• **STATED EXERCISE**:
Copy exactly the block of lines between the one containing "Continue the build123d" and the one containing "CLEAR_SHADOW = 0.75", inclusive.

• **LISTING**:

--*--

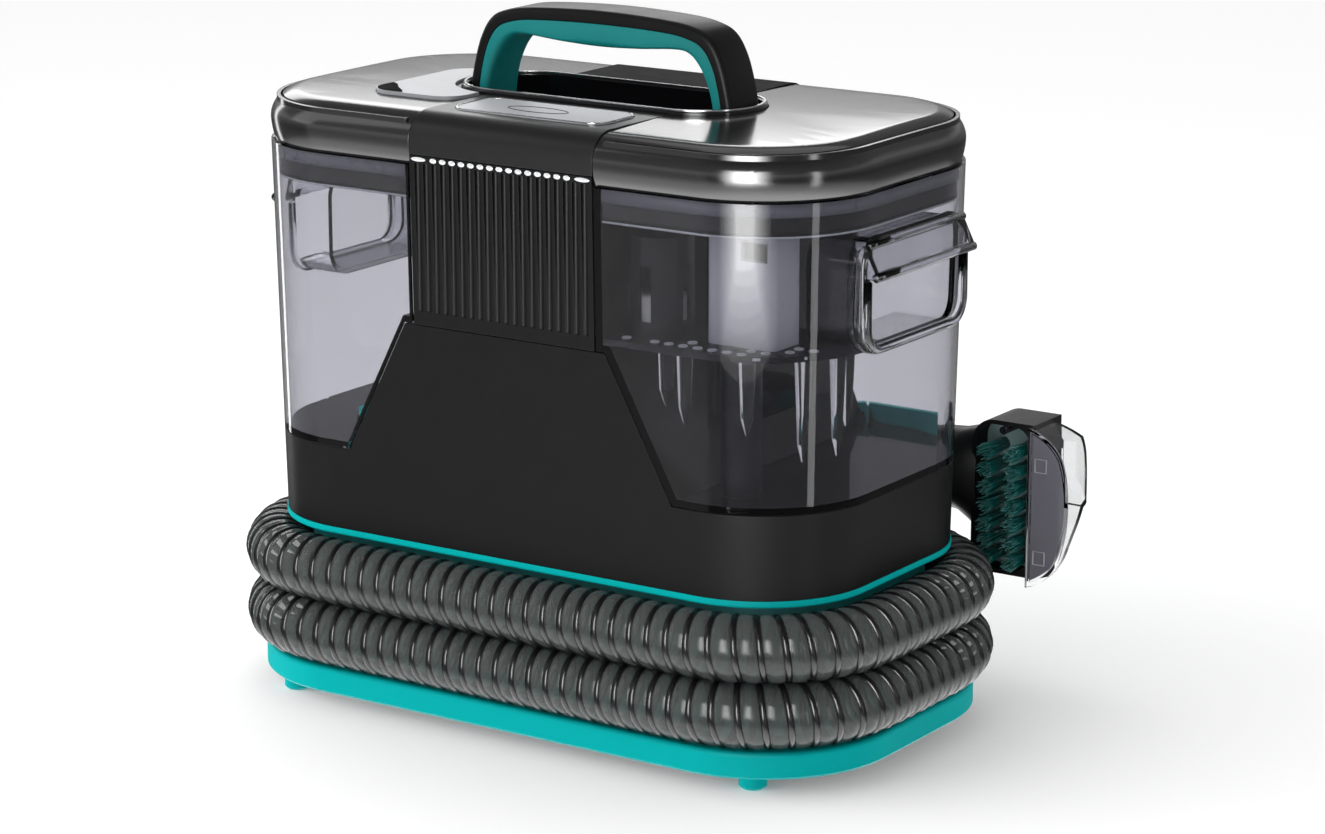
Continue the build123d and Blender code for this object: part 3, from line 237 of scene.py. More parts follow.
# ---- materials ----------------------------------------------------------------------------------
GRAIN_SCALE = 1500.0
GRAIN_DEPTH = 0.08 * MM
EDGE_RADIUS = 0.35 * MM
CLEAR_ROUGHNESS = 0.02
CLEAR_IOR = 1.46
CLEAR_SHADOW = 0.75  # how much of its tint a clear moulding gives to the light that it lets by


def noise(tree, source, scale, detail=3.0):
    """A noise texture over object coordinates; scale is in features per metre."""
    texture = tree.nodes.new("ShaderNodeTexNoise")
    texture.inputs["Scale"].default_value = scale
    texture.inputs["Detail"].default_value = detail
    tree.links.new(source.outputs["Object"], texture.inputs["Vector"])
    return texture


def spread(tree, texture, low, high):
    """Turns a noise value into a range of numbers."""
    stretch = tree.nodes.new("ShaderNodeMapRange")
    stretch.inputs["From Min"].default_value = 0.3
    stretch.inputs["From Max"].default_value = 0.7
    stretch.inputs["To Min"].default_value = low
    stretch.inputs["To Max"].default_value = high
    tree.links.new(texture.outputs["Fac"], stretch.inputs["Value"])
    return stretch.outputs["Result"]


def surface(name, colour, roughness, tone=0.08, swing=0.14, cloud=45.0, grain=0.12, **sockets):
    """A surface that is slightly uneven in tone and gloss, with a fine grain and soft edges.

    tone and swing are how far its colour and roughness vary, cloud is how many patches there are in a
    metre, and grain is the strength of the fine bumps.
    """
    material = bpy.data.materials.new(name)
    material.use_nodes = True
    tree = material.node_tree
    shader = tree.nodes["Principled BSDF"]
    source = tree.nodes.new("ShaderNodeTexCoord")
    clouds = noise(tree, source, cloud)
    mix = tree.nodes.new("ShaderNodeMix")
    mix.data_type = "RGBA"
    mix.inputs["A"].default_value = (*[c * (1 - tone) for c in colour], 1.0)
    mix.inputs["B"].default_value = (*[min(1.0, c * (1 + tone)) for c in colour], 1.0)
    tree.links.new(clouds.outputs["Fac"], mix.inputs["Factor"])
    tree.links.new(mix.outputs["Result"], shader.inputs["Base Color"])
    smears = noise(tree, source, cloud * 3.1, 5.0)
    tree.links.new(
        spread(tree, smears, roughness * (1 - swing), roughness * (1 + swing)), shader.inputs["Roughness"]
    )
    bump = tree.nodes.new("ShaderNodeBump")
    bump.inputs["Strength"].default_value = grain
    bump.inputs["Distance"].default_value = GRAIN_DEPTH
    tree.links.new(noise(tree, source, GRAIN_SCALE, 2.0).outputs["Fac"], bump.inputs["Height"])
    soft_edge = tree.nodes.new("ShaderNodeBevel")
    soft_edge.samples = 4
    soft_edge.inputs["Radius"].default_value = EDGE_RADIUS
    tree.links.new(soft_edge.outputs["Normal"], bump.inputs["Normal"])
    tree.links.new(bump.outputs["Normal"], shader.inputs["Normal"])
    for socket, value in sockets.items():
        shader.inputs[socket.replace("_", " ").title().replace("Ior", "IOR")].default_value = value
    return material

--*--

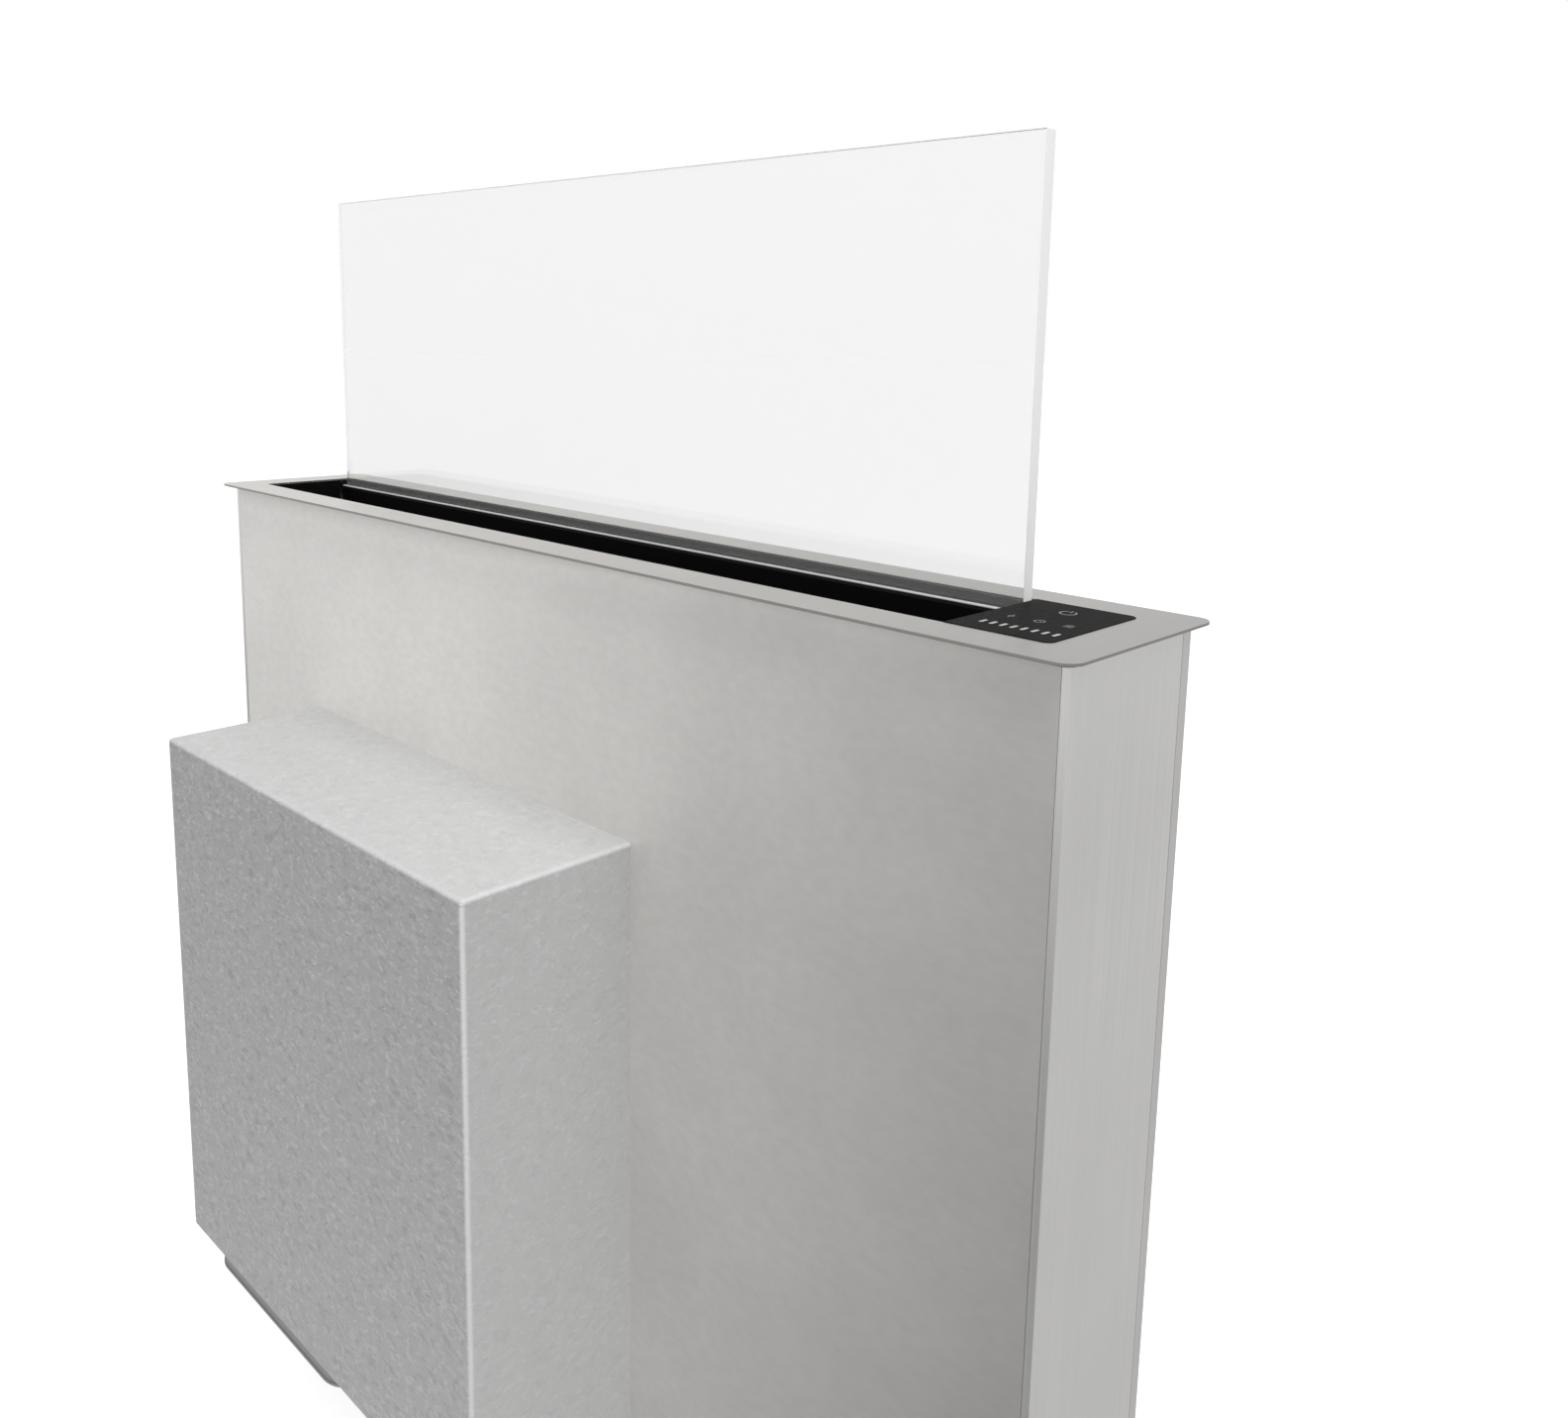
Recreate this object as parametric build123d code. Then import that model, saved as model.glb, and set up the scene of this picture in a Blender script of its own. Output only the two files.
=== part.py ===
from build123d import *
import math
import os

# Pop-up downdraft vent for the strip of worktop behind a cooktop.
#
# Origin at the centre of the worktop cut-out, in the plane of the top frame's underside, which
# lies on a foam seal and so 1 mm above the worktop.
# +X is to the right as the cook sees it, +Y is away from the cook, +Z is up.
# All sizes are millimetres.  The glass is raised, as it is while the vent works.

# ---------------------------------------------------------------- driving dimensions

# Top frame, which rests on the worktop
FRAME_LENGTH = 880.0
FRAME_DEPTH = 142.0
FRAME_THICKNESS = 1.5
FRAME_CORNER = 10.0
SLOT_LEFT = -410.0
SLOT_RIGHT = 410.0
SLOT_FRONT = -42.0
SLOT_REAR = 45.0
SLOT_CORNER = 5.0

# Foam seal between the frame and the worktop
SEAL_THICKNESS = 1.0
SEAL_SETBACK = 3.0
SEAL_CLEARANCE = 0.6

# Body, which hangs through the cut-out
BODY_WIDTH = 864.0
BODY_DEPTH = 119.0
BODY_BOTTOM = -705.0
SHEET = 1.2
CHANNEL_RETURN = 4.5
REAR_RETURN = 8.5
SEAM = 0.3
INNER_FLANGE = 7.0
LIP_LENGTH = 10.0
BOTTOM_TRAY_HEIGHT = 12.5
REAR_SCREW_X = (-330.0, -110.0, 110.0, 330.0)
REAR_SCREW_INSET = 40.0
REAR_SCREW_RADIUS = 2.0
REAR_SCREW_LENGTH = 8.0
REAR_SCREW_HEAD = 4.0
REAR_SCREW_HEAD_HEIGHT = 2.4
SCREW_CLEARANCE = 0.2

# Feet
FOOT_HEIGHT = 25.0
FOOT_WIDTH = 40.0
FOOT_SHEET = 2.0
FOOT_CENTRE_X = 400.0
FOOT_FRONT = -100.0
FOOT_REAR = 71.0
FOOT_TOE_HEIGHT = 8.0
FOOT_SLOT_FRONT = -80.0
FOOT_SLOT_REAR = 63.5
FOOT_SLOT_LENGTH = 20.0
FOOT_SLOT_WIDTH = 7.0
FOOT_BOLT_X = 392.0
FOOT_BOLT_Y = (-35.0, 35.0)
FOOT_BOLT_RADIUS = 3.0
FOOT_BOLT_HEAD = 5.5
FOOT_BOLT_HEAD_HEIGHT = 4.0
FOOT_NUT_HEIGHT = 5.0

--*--

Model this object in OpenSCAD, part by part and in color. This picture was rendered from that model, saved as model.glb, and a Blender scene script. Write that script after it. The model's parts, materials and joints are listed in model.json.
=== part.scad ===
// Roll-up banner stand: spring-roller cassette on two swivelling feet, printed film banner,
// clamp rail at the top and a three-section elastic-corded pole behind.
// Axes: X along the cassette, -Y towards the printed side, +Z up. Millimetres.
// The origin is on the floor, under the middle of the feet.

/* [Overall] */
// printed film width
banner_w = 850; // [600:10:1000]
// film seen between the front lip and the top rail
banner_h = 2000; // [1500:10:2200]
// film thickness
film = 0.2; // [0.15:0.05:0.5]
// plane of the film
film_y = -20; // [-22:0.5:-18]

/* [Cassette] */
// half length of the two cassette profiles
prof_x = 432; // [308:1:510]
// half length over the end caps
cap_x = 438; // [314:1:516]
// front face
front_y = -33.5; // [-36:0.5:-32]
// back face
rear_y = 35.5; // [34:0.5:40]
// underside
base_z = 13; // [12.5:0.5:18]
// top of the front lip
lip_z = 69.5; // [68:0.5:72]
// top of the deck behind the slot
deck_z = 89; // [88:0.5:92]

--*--

• **RESULT**:
Continue the build123d and Blender code for this object: part 3, from line 237 of scene.py. More parts follow.
# ---- materials ----------------------------------------------------------------------------------
GRAIN_SCALE = 1500.0
GRAIN_DEPTH = 0.08 * MM
EDGE_RADIUS = 0.35 * MM
CLEAR_ROUGHNESS = 0.02
CLEAR_IOR = 1.46
CLEAR_SHADOW = 0.75  # how much of its tint a clear moulding gives to the light that it lets by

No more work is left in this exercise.